Not wanting to order a full meal before your friend arrives, you decide to get a plate of toast. Quite unexpectedly, there are at least seven pieces of toast on the plate. You’re not really a fan of toast, so you only eat two pieces with some butter spread unevenly over the top. You stare at your plate, thinking about nothing in particular, when you realize that toast is a sort of building block food. As you would with a pack of playing cards, you stack two pieces up against each other and slowly start to add more and more slices until you finally have a massive creation before you.
Bored with staring out the window looking for your friend’s car to arrive in the parking lot, you start looking at the other customers to see what they’re up to. One couple a few tables down just ordered a plate of onion rings. You haven’t had onion rings in so long, so you call over the waiter and ask for your own plate. It’s brought out pretty quickly and you start to eat a few. While working you way through the rings, you start to play with the food. Setting one flat on the plate, you place a vertical one in the middle of it, and continue stacking the building block food.

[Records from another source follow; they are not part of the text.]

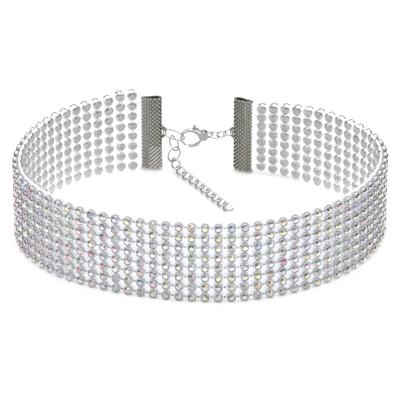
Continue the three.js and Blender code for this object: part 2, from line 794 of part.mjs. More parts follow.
function necklace() {
  const model = new THREE.Group();
  const run = claspRun();
  model.add(
    piece("stone_rows", stoneRows(), crystal),
    piece("backing_strip", backingStrip(), clearStrip),
    placeCrimp("crimp_left", seats.left),
    placeCrimp("crimp_right", seats.right),
    run,
    ...extender(extenderStart(run)),
  );
  const box = new THREE.Box3().setFromObject(model, true);
  const middle = box.getCenter(new THREE.Vector3());
  model.position.set(-middle.x, -middle.y, -box.min.z);
  return model;
}

export default necklace();
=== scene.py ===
import bpy
import numpy as np
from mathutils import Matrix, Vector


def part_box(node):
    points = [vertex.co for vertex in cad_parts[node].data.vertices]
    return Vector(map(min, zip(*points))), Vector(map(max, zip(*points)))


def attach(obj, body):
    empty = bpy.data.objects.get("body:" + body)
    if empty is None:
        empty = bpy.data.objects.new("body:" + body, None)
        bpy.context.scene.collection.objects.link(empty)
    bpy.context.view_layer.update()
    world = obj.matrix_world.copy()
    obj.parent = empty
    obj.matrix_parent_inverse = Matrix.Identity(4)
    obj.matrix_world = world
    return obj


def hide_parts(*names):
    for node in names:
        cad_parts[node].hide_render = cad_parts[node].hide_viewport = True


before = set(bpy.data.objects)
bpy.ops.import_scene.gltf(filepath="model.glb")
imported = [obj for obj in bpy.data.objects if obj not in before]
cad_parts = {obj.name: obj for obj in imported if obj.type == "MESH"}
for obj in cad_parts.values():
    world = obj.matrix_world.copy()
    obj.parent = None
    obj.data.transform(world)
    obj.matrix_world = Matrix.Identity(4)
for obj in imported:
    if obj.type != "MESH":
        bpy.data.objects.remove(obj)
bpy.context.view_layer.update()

# Metres in a millimetre
MM = 0.001

# Sizes of the choker in millimetres and its turns in degrees, as in the part
COLUMNS = 70
ROWS = 8
COLUMN_PITCH = 4.3
ROW_PITCH = 3.76
CUP_RADIUS = 1.65
BACKING_MARGIN = 0.05
STRIP_OUTER = 0.25
END_GAP = 0.9
CRIMP_WIDTH = 7.3
CRIMP_HEIGHT = 27.8
LINK_WIRE = 0.65
CHAIN_WIRE = 0.75
CHAIN_TWIST = -45
LINK_WIDTHS = {"extender": 3.7, "jump_link": 4.4, "tail_link": 3.4, "end_link": 3.4}
RIGHT_CRIMP_TURN = 20
BAND_LENGTH = COLUMNS * COLUMN_PITCH
BAND_HEIGHT = (ROWS - 1) * ROW_PITCH + 2 * CUP_RADIUS + 2 * BACKING_MARGIN

# Headings of the band at evenly spaced bends, and the share of them that closes the loop on its clasp
BEND_HEADINGS = (-180, -148, -119, -95, -59, -31, -16, -4, 17, 36, 60, 88, 130, 154, 177)
BEND_SCALE = 0.97878
STEPS_A_COLUMN = 6

# Shares of the band's length, and how far its two edges rise there as shares of its height
EDGE_PLACES = (0, 0.02, 0.04, 0.92, 0.95, 0.98, 1)
LOWER_EDGE_RISE = (0, 0, 0, 0, 0.02, 0.05, 0.08)
UPPER_EDGE_RISE = (0.06, 0.06, 0, 0, -0.02, -0.05, -0.08)

# Rims of the cup from its back to the stone, of the dome behind it and of the stone: radius and distance
# from the strip's middle, outwards
CUP_SIDES = 12
CUP_PROFILE = ((1.15, 0.42), (1.58, 0.85), (CUP_RADIUS, 1.75), (1.56, 2.02), (1.36, 2.05), (1.24, 1.72))
DOME_PROFILE = ((1.86, -0.2), (1.82, -0.45), (1.5, -0.78), (0.9, -0.98), (0.35, -1.04))
TABLE_SIDES = 8
TABLE_RIM = (0.66, 2.5)
STAR_RIM = (0.98, 2.3)
GIRDLE_RIM = (1.3, 1.86)
BAR_HALF_SIZES = (0.34, 0.3, 0.16)
BAR_DEPTH = 1.25

# Steps of the clasp's remeshed surfaces
CLASP_GRAIN = 0.1
LEVER_GRAIN = 0.09

# The crimps' knurled skin: its section as shares of the crimp's width with half thicknesses, then its relief
SKIN_SHARES = (0.1, 0.17, 0.2, 0.225, 0.335, 0.36, 0.385, 0.56, 0.76, 0.89, 0.95, 0.995)
SKIN_HALVES = (0.85, 0.85, 0.86, 1.2, 1.2, 1.14, 0.90, 1.19, 1.30, 1.12, 0.94, 0.5)
SKIN_STEPS = 170
SKIN_LEVELS = 220
SKIN_MARGIN = 0.02
SKIN_LINING = 0.12
FLANGE_END = 0.19
KNURL_START = 0.385
KNURL_PITCH = 1.5
PLAIN_RISE = 0.06
KNURL_RISE = 0.05
KNURL_DEPTH = 0.4
KNURL_TOP = 0.75
DENT_PITCH = 1.35
DENT_DEPTH = 0.14
LEFT_RIB_LEVEL = -CRIMP_HEIGHT / 5
# Painted shade of the skin: on its plain ridge, on its top and bottom edges, and darkest on its lining
# inside the fold
RIDGE_PAINTED_SHADE = 0.85
EDGE_PAINTED_SHADE = 0.7
LINING_PAINTED_SHADE = 0.3

# Materials: how far roughness strays round its value, and the grain's height as a share of its size
ROUGHNESS_SPREAD = (0.75, 1.3)
GRAIN_HEIGHT = 0.35

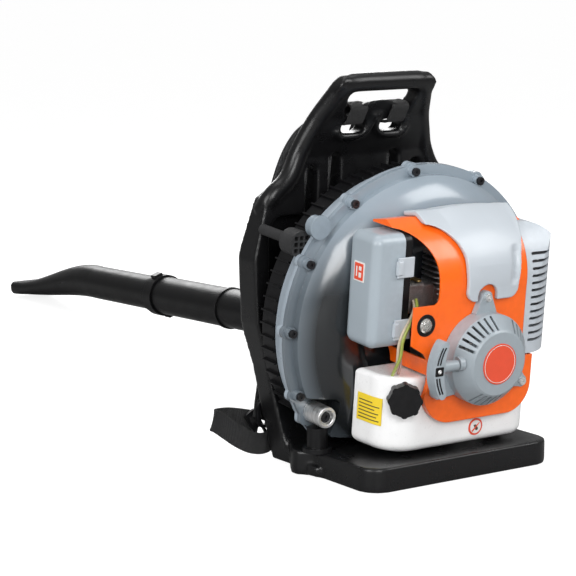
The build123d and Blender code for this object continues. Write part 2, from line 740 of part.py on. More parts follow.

You’re craving something a little unhealthy at the moment. That’s actually the main reason why you wanted to come to this restaurant with your friend. You heard they have incredible brownies. Ordering a plate, you start eating, but quickly realize that they’re too sweet, even for you. It’s not a problem, though, since you’ll just ask for a box to put them in when you leave. To pass the time, you start placing them on top of each other, making a tall tower of chocolaty goodness. A building block food such as this helps you pass the time until your friend decides to show up.
This is the most common building block food, and it even comes stacked when you order it. While stacking your food wasn’t the reason you ordered the pancakes, it’s definitely a bonus. You eat some of the pancakes, but leave a good portion so you’re not full when your friend arrives. As you think about how pancakes are natural building blocks, you wonder how you can change it up to make stacking pancakes unique. Soon, you come up with an idea, and proceed to cut up your leftover pancakes and stack those pieces instead.
Starting the day by having breakfast with a friend is a great idea…if only your friend would show up. You even went to the trouble of ordering some sausage links and hash-browns. After ten minutes, that food sitting on the table in front of you starts to look really tasty, so you dig in. You finish off the hash-browns in less than a minute and then turn your attention to the sausages. Stopping suddenly, you feel bad that you’re going to eat all the food before your friend gets a chance to try any, so you put down the fork and, instead, start using them as a building block food.
It’s the middle of the day, and you’re on your lunch break. Since you’re currently on a diet, you decide to get something healthy, like a salad. When you have finished putting the ranch dressing on, you start eating. However, with all salads, only the top has any dressing and toppings. The bottom is always just plain lettuce that you have to force yourself to eat. You could just move the remaining lettuce around a bit for fun. Maybe stack each piece on top of the other. While not a traditional building block food, or one that anyone would usually think of, it is still a viable food to stack.
Fries! Of course they’re a great building block food! You even get a huge amount of them wherever you go, so you can experiment with lots of different types of stacks. There’s the famous haystack, although that’s just what a pile of regular fries looks like. There’s also the Lincoln log style, where you stack fries in a cross-like pattern to make walls. Of course, it’ll be a house without a roof, but you can always place your napkin on top of your pile. The waitress will probably think that you’re done with you food if you do that, though, so maybe that’s not the best idea.
The usual companion to french fries, chicken tenders can also be used as a building block food. One of the downsides is that you only get, like, three or four tenders, so you’ll have to make do with what you have. The most you can do with three chicken tenders is make a tepee, but everyone does that. Instead, you can break you chicken in half so that you’ll have six smaller pieces. Now we’re talking! So, what can you do with six halves of chicken tender? Not much actually besides making two smaller tepees. Ah well, it was fun while it lasted. Time to forget your friend and head home.